Einjährige Bewährungsphase
"Ob wir aus den anderen Jobbörsen aussteigen, hängt auch vom Erfolg der neuen Plattform ab", erklärt Fischer von Audi, der im Moment noch zweigleisig fährt. Und er fügt hinzu: "Wir werden die Entwicklung von Jobstairs natürlich kritisch beobachten, aber wir gehen davon aus, dass das Portal eine wettbewerbsfähige Größe erreicht und sich am Markt etablieren kann."
Auch bei BMW gibt es derzeit noch keine konkreten Überlegungen, offene Stellen ausschließlich auf der eigenen Homepage und bei Jobstairs auszuschreiben.

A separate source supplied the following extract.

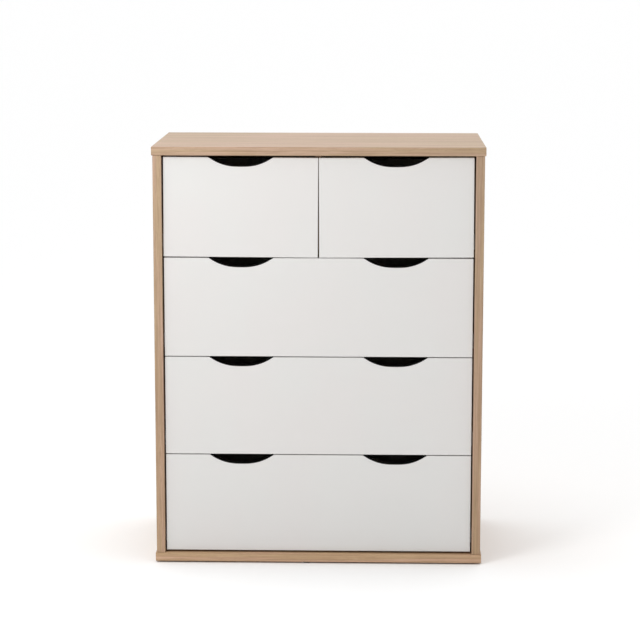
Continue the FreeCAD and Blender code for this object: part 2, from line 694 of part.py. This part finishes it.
back_blank = box("back_blank",
                 (f"(-{SIDE_OUTER} + back_margin / 2)", CARCASS_BACK, "(glide_height + back_margin)"),
                 (f"({SIDE_OUTER} - back_margin / 2)", f"({CARCASS_BACK} + back_board)",
                  "(overall_height - back_margin)"))
score = box("back_score", ("(-fold_groove / 2)", f"({CARCASS_BACK} + back_board / 2)", "0"),
            ("(fold_groove / 2)", f"({CARCASS_BACK} + back_board + 1)", "overall_height"))
carcass_pieces.append(cut("back_panel", back_blank, [score, nails]))
carcass_runners = group("carcass_runners_solid", [
    copy(members["carcass"][side], f"carcass_runner_{i}", (wall, RAIL_FRONT, runner_base(row)))
    for i, (wall, side, row) in enumerate(runner_walls())])
carcass_pieces.append(cut("carcass_runners", carcass_runners, [screws]))
carcass_pieces += [cams, bolts, dowels, glides, nails, screws]

# ---------------------------------------------------------------- check and write

doc.recompute()
for item in doc.Objects:
    if any(word in str(item.State) for word in ("Invalid", "Error")):
        raise RuntimeError(f"{item.Name} did not recompute: {item.State}")

os.makedirs("parts", exist_ok=True)
pieces = carcass_pieces + drawer_pieces
for piece in pieces:
    piece.Label = piece.Name
    shape = piece.Shape
    if shape.isNull() or not shape.isValid() or not shape.Solids:
        raise RuntimeError(f"{piece.Name} is not a valid solid")
for piece in pieces:
    piece.Shape.exportStep(f"parts/{piece.Label}.step")
print(len(pieces), "pieces written")
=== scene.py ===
import math

import bmesh
import bpy
from mathutils import Matrix, Vector


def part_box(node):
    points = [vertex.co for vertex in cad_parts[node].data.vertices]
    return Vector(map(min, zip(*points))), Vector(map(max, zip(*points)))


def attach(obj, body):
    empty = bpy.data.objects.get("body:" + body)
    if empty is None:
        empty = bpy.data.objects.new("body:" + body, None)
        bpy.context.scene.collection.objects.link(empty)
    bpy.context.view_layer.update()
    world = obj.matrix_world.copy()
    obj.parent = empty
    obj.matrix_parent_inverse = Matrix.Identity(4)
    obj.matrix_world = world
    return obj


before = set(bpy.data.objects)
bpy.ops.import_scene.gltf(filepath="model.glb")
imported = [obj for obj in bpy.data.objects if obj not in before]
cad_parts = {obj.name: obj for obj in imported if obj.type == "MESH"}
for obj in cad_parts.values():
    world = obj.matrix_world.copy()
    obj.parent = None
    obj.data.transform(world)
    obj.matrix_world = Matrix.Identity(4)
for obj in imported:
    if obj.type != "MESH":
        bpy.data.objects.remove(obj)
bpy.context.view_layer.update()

# ---- Carcass boards
# Top, bottom and sides are 18 mm chipboard, the rails and the divider 15 mm, all wrapped
# in pale oak-effect foil whose grain runs the long way of each board. Front edges carry a
# thin matching edge band, ironed on; the rear edges are left raw behind the back board.


class Wire:
    """An output in a finish's node tree. Arithmetic on it adds Math nodes, and node() adds any other."""

    def __init__(self, tree, output=None):
        self.tree, self.output = tree, output

    def node(self, kind, settings, sockets, give=0):
        made = self.tree.nodes.new(kind)
        for name, value in settings.items():
            setattr(made, name, value)
        for name, value in sockets.items():
            if isinstance(value, Wire):
                self.tree.links.new(value.output, made.inputs[name])
            elif value is not None:
                made.inputs[name].default_value = value
        return Wire(self.tree, made.outputs[give])

    def maths(self, operation, first, second=None):
        return self.node("ShaderNodeMath", {"operation": operation}, {0: first, 1: second})

    def __add__(self, other):
        return self.maths("ADD", self, other)

    def __sub__(self, other):
        return self.maths("SUBTRACT", self, other)

    def __rsub__(self, other):
        return self.maths("SUBTRACT", other, self)

    def __mul__(self, other):
        return self.maths("MULTIPLY", self, other)

    def __gt__(self, other):
        return self.maths("GREATER_THAN", self, other)

    def __lt__(self, other):
        return self.maths("LESS_THAN", self, other)

    def __abs__(self):
        return self.maths("ABSOLUTE", self)

    __radd__, __rmul__ = __add__, __mul__

    def ease(self, low, high):
        """0 below low and 1 above high, with a smooth rise between them."""
        return self.node("ShaderNodeMapRange", {"interpolation_type": "SMOOTHSTEP"},
                         {"Value": self, "From Min": low, "From Max": high})

    def axes(self):
        """The three numbers of a vector."""
        return [self.node("ShaderNodeSeparateXYZ", {}, {0: self}, give=i) for i in range(3)]

    def tint(self, first, second):
        """The colour first where this is 0, and second where it is 1."""
        colours = [c if isinstance(c, Wire) else (*c, 1) for c in (first, second)]
        return self.node("ShaderNodeMix", {"data_type": "RGBA"},
                         {0: self, 6: colours[0], 7: colours[1]}, give=2)


def new_finish(name):
    """A new material, the place on the piece in metres, and the way its surface faces."""
    material = bpy.data.materials.new(name)
    material.use_nodes = True
    start = Wire(material.node_tree)
    place = start.node("ShaderNodeTexCoord", {}, {}, give="Object")
    facing = start.node("ShaderNodeTexCoord", {}, {}, give="Normal")
    return material, place, facing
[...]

Die Münchener Autobauer nutzen momentan noch ein bis zwei externe Jobbörsen. Sie wollen das Projekt beobachten und dann entscheiden, ob sie künftig exklusiv auf den eigenen Stellenmarkt und Jobstairs setzen. Stellenanzeigen.de-Chef Weideneder bekommt die neue Konkurrenz jedenfalls schon zu spüren: "Manche Kunden haben angekündigt, dass sie
für einige Zeit pausieren möchten." Er hofft aber, dass die Abtrünnigen bald wieder zurückkommen.